[Data to process]:
▬▬▬▬▬▬

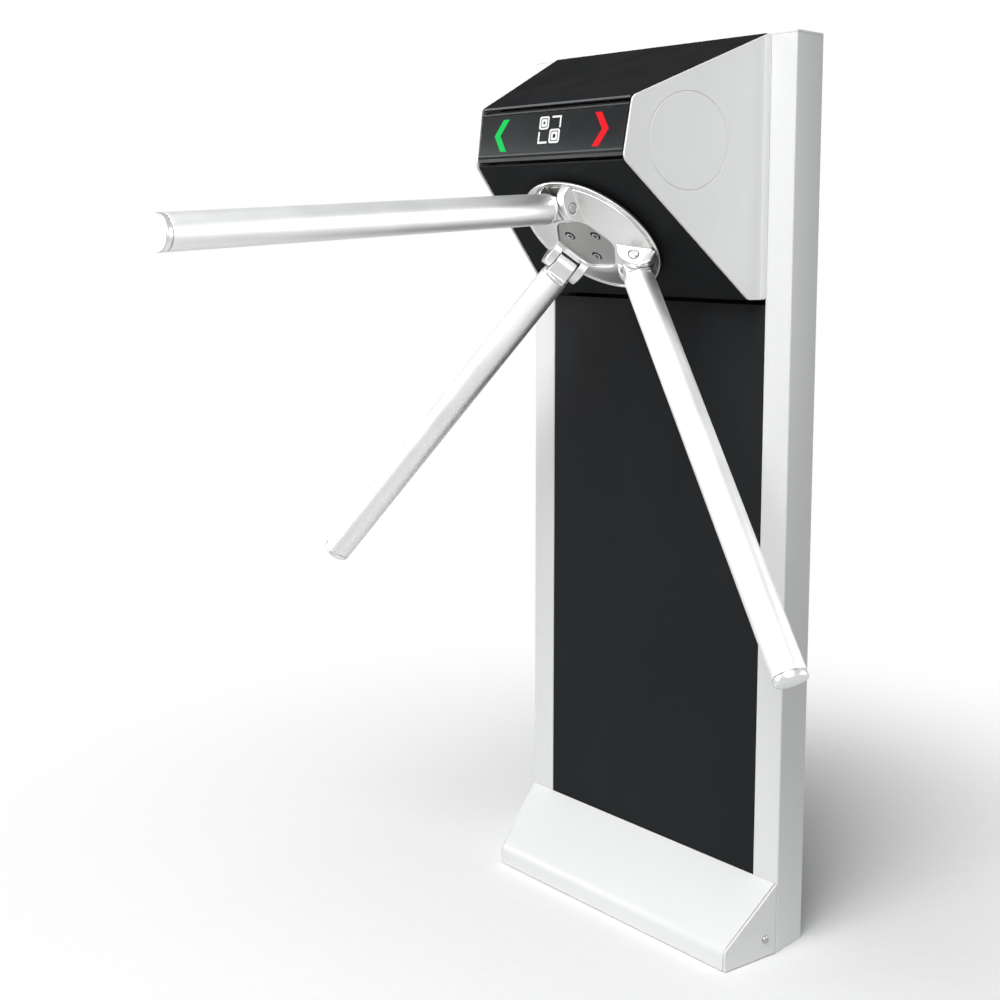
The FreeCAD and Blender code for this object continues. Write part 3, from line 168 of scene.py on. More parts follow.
room = bpy.data.worlds.new("room")
scene.world = room
room.use_nodes = True
tree = room.node_tree
seen = node(tree, "LightPath")
bright = node(tree, "Background", {"Color": (1, 1, 1, 1), "Strength": 1.0})
mirrored = node(tree, "MapRange", {"Value": seen.outputs["Is Glossy Ray"],
                                   "To Min": paint_level, "To Max": room_mirrored})
dim = node(tree, "Background", {"Color": (0.97, 0.985, 1, 1), "Strength": mirrored.outputs[0]})
blend = node(tree, "MixShader", {0: seen.outputs["Is Camera Ray"], 1: dim.outputs[0],
                                 2: bright.outputs[0]})
tree.links.new(blend.outputs[0], tree.nodes["World Output"].inputs["Surface"])


def soft_light(name, place, aim, size, power, on_paint=True):
    """A square area light at a place, turned towards the aim. Off the paint, it is only a
    bright card for the metal to mirror."""
    lamp = bpy.data.lights.new(name, "AREA")
    lamp.size = size
    lamp.energy = power
    holder = bpy.data.objects.new(name, lamp)
    holder.location = place
    holder.rotation_euler = (Vector(aim) - Vector(place)).to_track_quat("-Z", "Y").to_euler()
    holder.visible_diffuse = on_paint
    scene.collection.objects.link(holder)


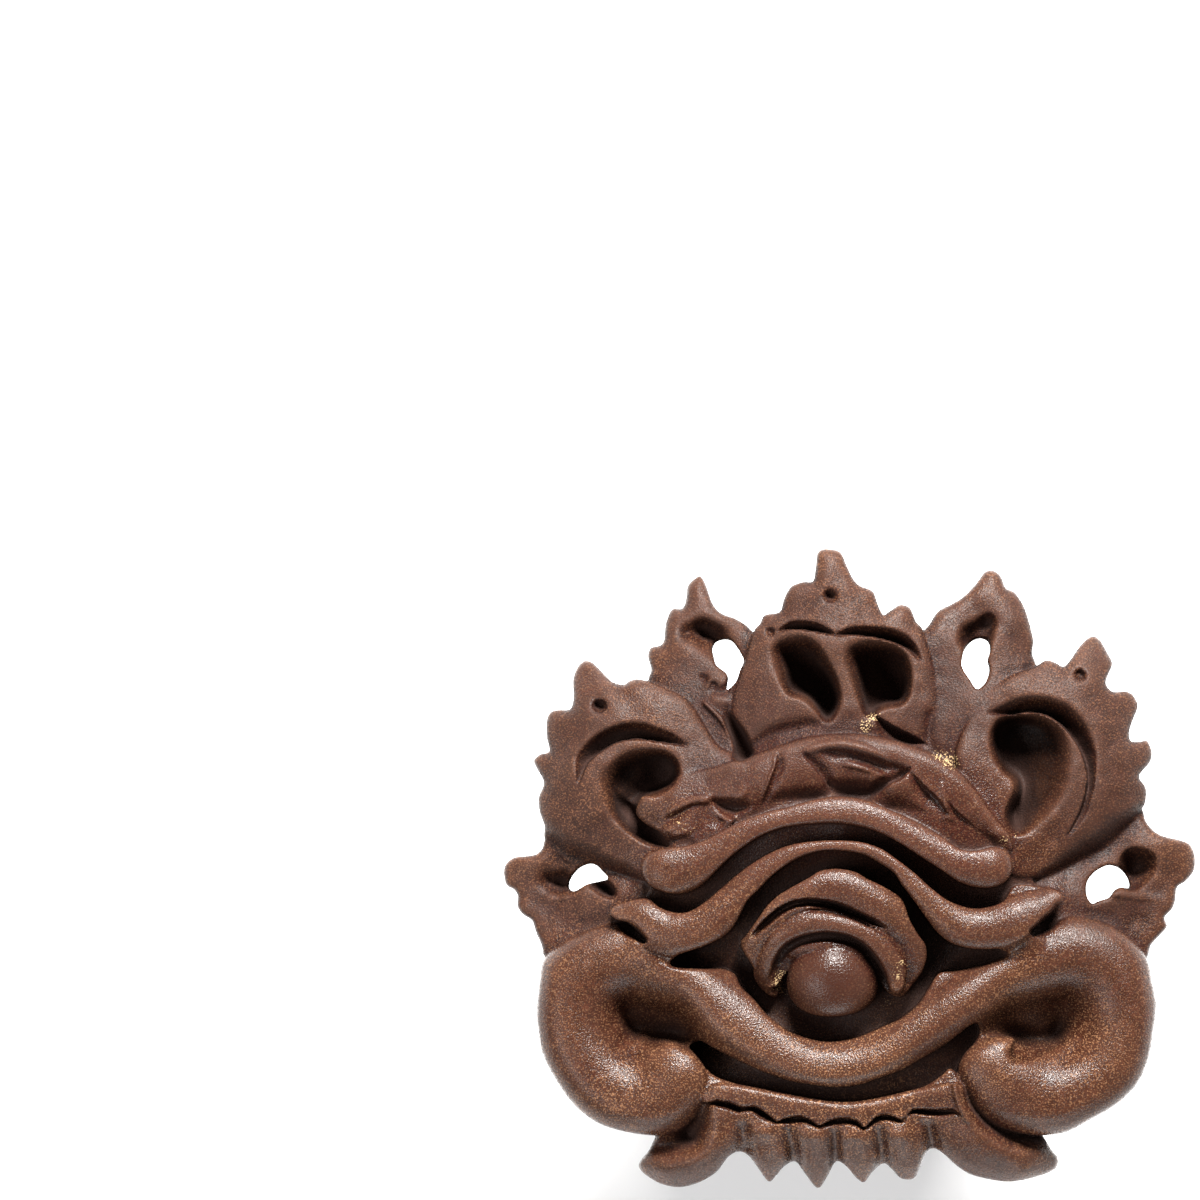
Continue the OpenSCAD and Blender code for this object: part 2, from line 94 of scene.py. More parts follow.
# Outlines of the crown and the leaves
CROWN = [
    [-132,403], [-122,417], [-116,430], [-94,435], [-88,455], [-77,475], [-58,482], [-46,482], [-42,505],
    [-40,526], [-32,533], [-14,532], [-5,526], [3,506], [12,486], [22,475], [40,467], [47,448], [55,430],
    [66,437], [80,446], [94,441], [102,420], [113,405], [132,340], [150,240], [140,170], [100,130],
    [-100,130], [-145,200], [-166,280], [-150,340]]
TOP_LEFT = [
    [-120,398], [-132,403], [-143,415], [-160,426], [-178,433], [-191,448], [-201,478], [-210,495],
    [-227,479], [-230,455], [-236,441], [-250,441], [-259,419], [-262,390], [-269,383], [-281,380],
    [-285,366], [-280,345], [-283,320], [-250,240], [-150,190], [-125,300]]
TOP_RIGHT = [
    [100,395], [113,405], [122,416], [134,436], [155,448], [172,460], [188,478], [202,498], [213,501],
    [225,492], [232,473], [245,466], [258,445], [267,415], [272,390], [270,370], [275,350], [262,325],
    [228,303], [203,275], [192,225], [165,190], [130,180]]
BIG_LEFT = [
    [-262,316], [-283,326], [-300,330], [-313,326], [-319,321], [-336,326], [-352,343], [-364,356],
    [-375,360], [-386,351], [-393,330], [-392,300], [-397,283], [-412,282], [-424,280], [-431,267],
    [-431,240], [-427,217], [-440,213], [-450,203], [-445,190], [-435,170], [-438,157], [-443,144],
    [-441,122], [-434,100], [-433,78], [-400,42], [-330,15], [-280,0], [-200,40], [-150,190], [-185,228],
    [-224,293]]
BIG_RIGHT = [
    [230,330], [275,350], [289,359], [303,356], [315,349], [326,361], [338,380], [349,393], [359,398],
    [369,391], [377,375], [386,355], [380,338], [376,323], [386,310], [405,311], [416,305], [423,288],
    [416,268], [410,248], [412,233], [427,232], [436,234], [443,216], [440,200], [424,178], [434,160],
    [434,140], [428,126], [400,85], [370,60], [330,35], [290,20], [240,20], [200,60], [160,190],
    [165,240], [195,300]]
LOW_LEFT = [
    [-410,80], [-433,79], [-437,66], [-446,56], [-462,53], [-478,51], [-490,42], [-494,28], [-490,8],
    [-478,0], [-473,-10], [-474,-25], [-466,-38], [-452,-48], [-447,-65], [-438,-88], [-433,-106],
    [-400,-120], [-290,-120], [-280,30], [-330,75]]
LOW_RIGHT = [
    [400,120], [428,127], [433,110], [443,95], [457,85], [480,79], [496,73], [504,60], [506,45], [503,28],
    [492,14], [479,4], [477,-15], [472,-30], [461,-43], [465,-57], [455,-70], [441,-87], [434,-108],
    [400,-120], [240,-120], [230,30], [340,90]]

# Openings right through
HOLES = [
    [[-192,378], [-188,388], [-178,393], [-163,390], [-146,361], [-151,345], [-157,326], [-170,312],
     [-171,320], [-169,332], [-172,340], [-186,352], [-190,366]],
    [[168,350], [172,375], [183,390], [196,395], [207,390], [210,375], [206,360], [209,345], [203,325],
     [190,313], [180,328]],
    [[-400,8], [-396,20], [-385,34], [-370,41], [-358,38], [-348,27], [-341,18], [-352,14], [-372,9],
     [-390,-2], [-398,0]],
    [[347,2], [350,16], [362,30], [381,39], [398,33], [409,18], [411,3], [400,4], [390,0], [382,-12],
     [368,-17], [356,-22], [349,-12]]]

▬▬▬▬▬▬

[Written problem]: Reproduce each entry above exactly, keeping every word.

[Task response]:
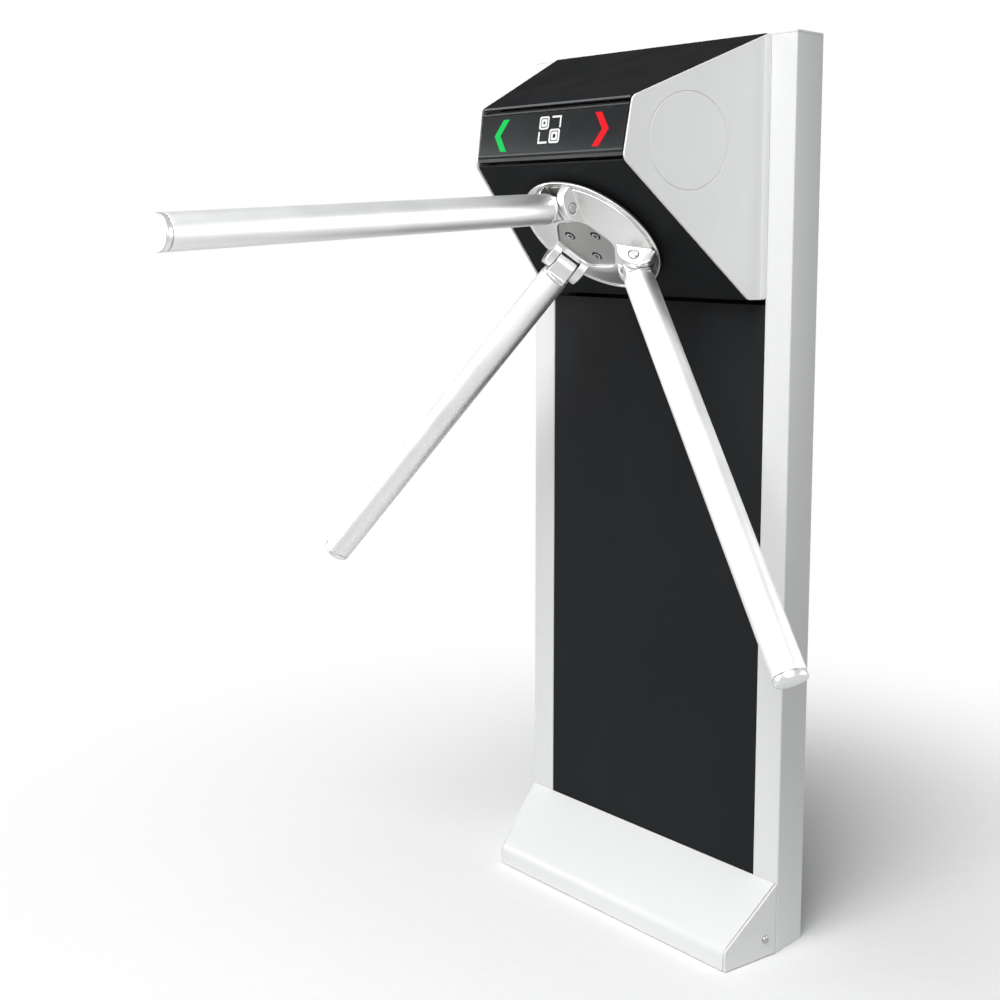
The FreeCAD and Blender code for this object continues. Write part 3, from line 168 of scene.py on. More parts follow.
room = bpy.data.worlds.new("room")
scene.world = room
room.use_nodes = True
tree = room.node_tree
seen = node(tree, "LightPath")
bright = node(tree, "Background", {"Color": (1, 1, 1, 1), "Strength": 1.0})
mirrored = node(tree, "MapRange", {"Value": seen.outputs["Is Glossy Ray"],
                                   "To Min": paint_level, "To Max": room_mirrored})
dim = node(tree, "Background", {"Color": (0.97, 0.985, 1, 1), "Strength": mirrored.outputs[0]})
blend = node(tree, "MixShader", {0: seen.outputs["Is Camera Ray"], 1: dim.outputs[0],
                                 2: bright.outputs[0]})
tree.links.new(blend.outputs[0], tree.nodes["World Output"].inputs["Surface"])


def soft_light(name, place, aim, size, power, on_paint=True):
    """A square area light at a place, turned towards the aim. Off the paint, it is only a
    bright card for the metal to mirror."""
    lamp = bpy.data.lights.new(name, "AREA")
    lamp.size = size
    lamp.energy = power
    holder = bpy.data.objects.new(name, lamp)
    holder.location = place
    holder.rotation_euler = (Vector(aim) - Vector(place)).to_track_quat("-Z", "Y").to_euler()
    holder.visible_diffuse = on_paint
    scene.collection.objects.link(holder)


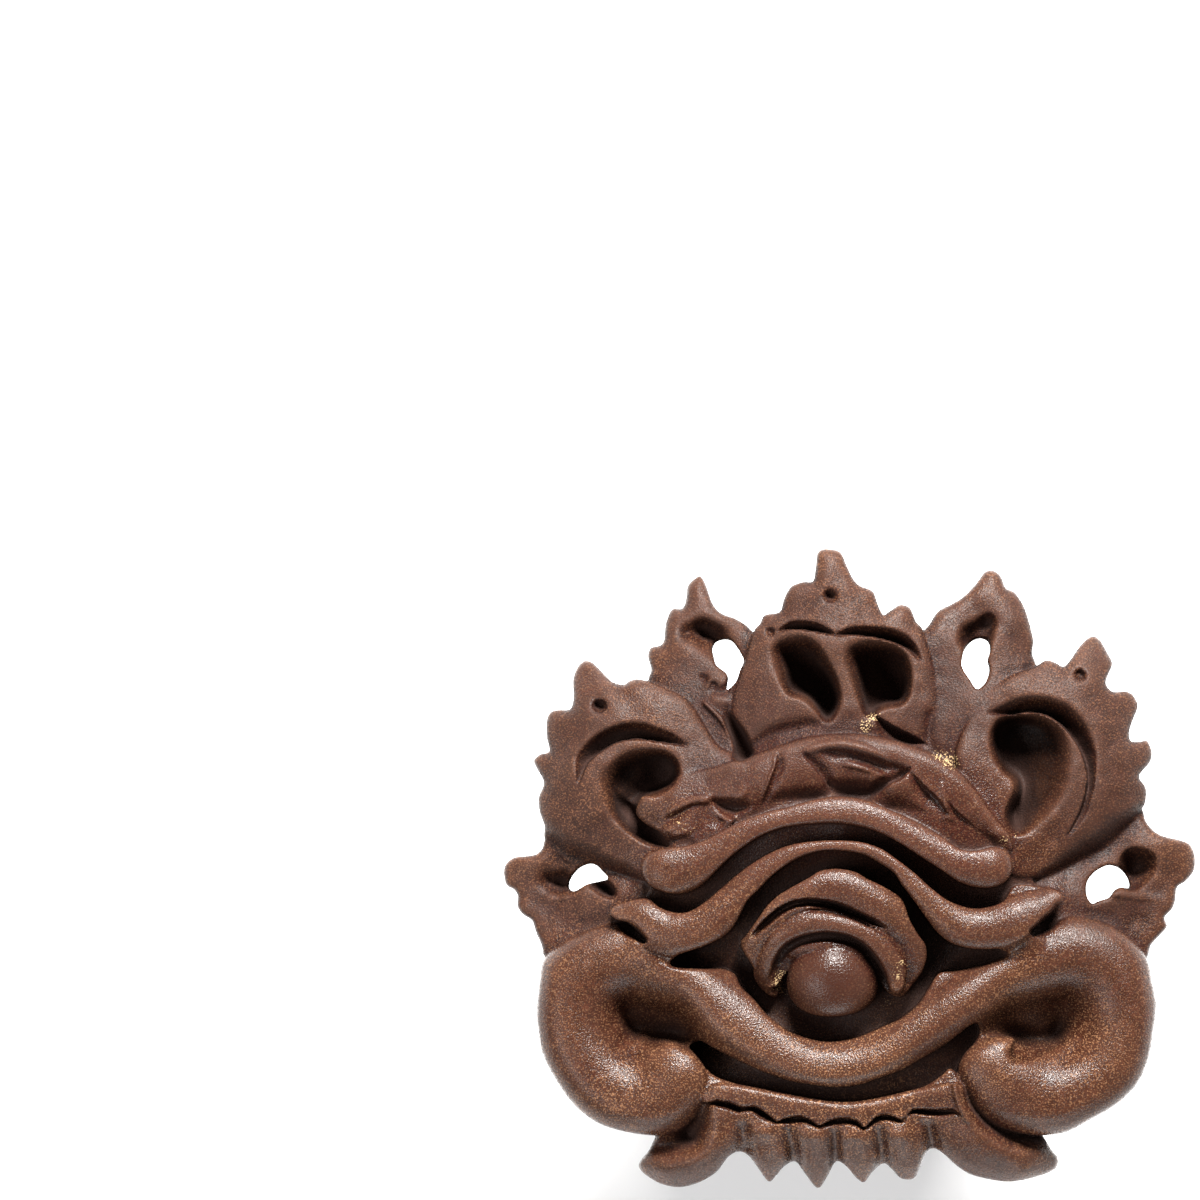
Continue the OpenSCAD and Blender code for this object: part 2, from line 94 of scene.py. More parts follow.
# Outlines of the crown and the leaves
CROWN = [
    [-132,403], [-122,417], [-116,430], [-94,435], [-88,455], [-77,475], [-58,482], [-46,482], [-42,505],
    [-40,526], [-32,533], [-14,532], [-5,526], [3,506], [12,486], [22,475], [40,467], [47,448], [55,430],
    [66,437], [80,446], [94,441], [102,420], [113,405], [132,340], [150,240], [140,170], [100,130],
    [-100,130], [-145,200], [-166,280], [-150,340]]
TOP_LEFT = [
    [-120,398], [-132,403], [-143,415], [-160,426], [-178,433], [-191,448], [-201,478], [-210,495],
    [-227,479], [-230,455], [-236,441], [-250,441], [-259,419], [-262,390], [-269,383], [-281,380],
    [-285,366], [-280,345], [-283,320], [-250,240], [-150,190], [-125,300]]
TOP_RIGHT = [
    [100,395], [113,405], [122,416], [134,436], [155,448], [172,460], [188,478], [202,498], [213,501],
    [225,492], [232,473], [245,466], [258,445], [267,415], [272,390], [270,370], [275,350], [262,325],
    [228,303], [203,275], [192,225], [165,190], [130,180]]
BIG_LEFT = [
    [-262,316], [-283,326], [-300,330], [-313,326], [-319,321], [-336,326], [-352,343], [-364,356],
    [-375,360], [-386,351], [-393,330], [-392,300], [-397,283], [-412,282], [-424,280], [-431,267],
    [-431,240], [-427,217], [-440,213], [-450,203], [-445,190], [-435,170], [-438,157], [-443,144],
    [-441,122], [-434,100], [-433,78], [-400,42], [-330,15], [-280,0], [-200,40], [-150,190], [-185,228],
    [-224,293]]
BIG_RIGHT = [
    [230,330], [275,350], [289,359], [303,356], [315,349], [326,361], [338,380], [349,393], [359,398],
    [369,391], [377,375], [386,355], [380,338], [376,323], [386,310], [405,311], [416,305], [423,288],
    [416,268], [410,248], [412,233], [427,232], [436,234], [443,216], [440,200], [424,178], [434,160],
    [434,140], [428,126], [400,85], [370,60], [330,35], [290,20], [240,20], [200,60], [160,190],
    [165,240], [195,300]]
LOW_LEFT = [
    [-410,80], [-433,79], [-437,66], [-446,56], [-462,53], [-478,51], [-490,42], [-494,28], [-490,8],
    [-478,0], [-473,-10], [-474,-25], [-466,-38], [-452,-48], [-447,-65], [-438,-88], [-433,-106],
    [-400,-120], [-290,-120], [-280,30], [-330,75]]
LOW_RIGHT = [
    [400,120], [428,127], [433,110], [443,95], [457,85], [480,79], [496,73], [504,60], [506,45], [503,28],
    [492,14], [479,4], [477,-15], [472,-30], [461,-43], [465,-57], [455,-70], [441,-87], [434,-108],
    [400,-120], [240,-120], [230,30], [340,90]]

# Openings right through
HOLES = [
    [[-192,378], [-188,388], [-178,393], [-163,390], [-146,361], [-151,345], [-157,326], [-170,312],
     [-171,320], [-169,332], [-172,340], [-186,352], [-190,366]],
    [[168,350], [172,375], [183,390], [196,395], [207,390], [210,375], [206,360], [209,345], [203,325],
     [190,313], [180,328]],
    [[-400,8], [-396,20], [-385,34], [-370,41], [-358,38], [-348,27], [-341,18], [-352,14], [-372,9],
     [-390,-2], [-398,0]],
    [[347,2], [350,16], [362,30], [381,39], [398,33], [409,18], [411,3], [400,4], [390,0], [382,-12],
     [368,-17], [356,-22], [349,-12]]]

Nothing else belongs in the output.